DirtyHamster commented 1 year ago

I suppose I could try again without the extra two args in the command line -pr & -bb though that doesn't seem like a major difference. It's nice to know I could drop the -bb weight too. I'll try this a bit later as well as try some additional models as soon as I spot some with p2p in them.

The two I was using are: https://civitai.com/models/18637?modelVersionId=29374 (this one has the pix2pix) https://huggingface.co/waifu-diffusion/wd-1-5-beta3/blob/main/wd-ink-fp16.safetensors (this was a fairly random pick)


In regard to the error I got on loading the normal merged one:

07:39:33-463643 ERROR Error in onchange callback: sd_model_checkpoint 00-p2pfp16test.safetensors Error(s) in loading state_dict for UNetModel: size mismatch for input_blocks.0.0.weight: copying a param with shape torch.Size([320, 8, 3, 3]) from checkpoint, the shape in current model is torch.Size([320, 4, 3, 3]).
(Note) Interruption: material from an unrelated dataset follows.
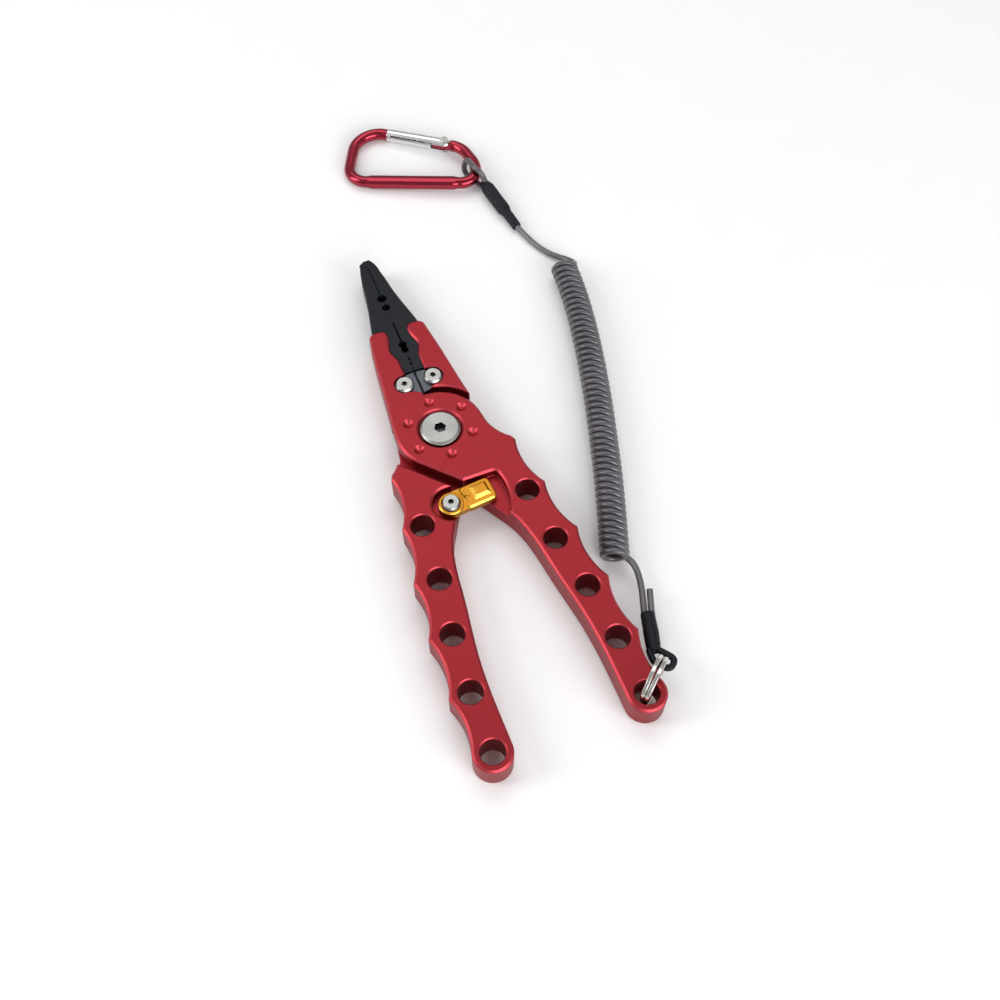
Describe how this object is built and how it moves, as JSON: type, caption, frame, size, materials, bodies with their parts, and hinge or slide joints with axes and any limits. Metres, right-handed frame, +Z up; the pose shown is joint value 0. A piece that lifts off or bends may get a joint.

I spotted a similar error on reddit when reading about forcing inpainting into models their error was this: RuntimeError: Error(s) in loading state_dict for LatentDiffusion: size mismatch for model.diffusion_model.input_blocks.0.0.weight: copying a param with shape torch.Size([320, 9, 3, 3]) from checkpoint, the shape in current model is torch.Size([320, 4, 3, 3]).

https://www.reddit.com/r/StableDiffusion/comments/zyi24j/how_to_turn_any_model_into_an_inpainting_model/

They kind of state that the model name has to have -inpainting or at the end of the file name. (As their was inserting that for us it might be -pix2pix) as well as: Checkpoint Merger options, in the -copy config from- I've chosen [Don't] - in practice this is equivalent (I believe... not tested) to delete the *.yaml file for previously merged models.

I'm going to try that a bit later too. (the name change portion as I don't have a way of just vaporizing the yaml.)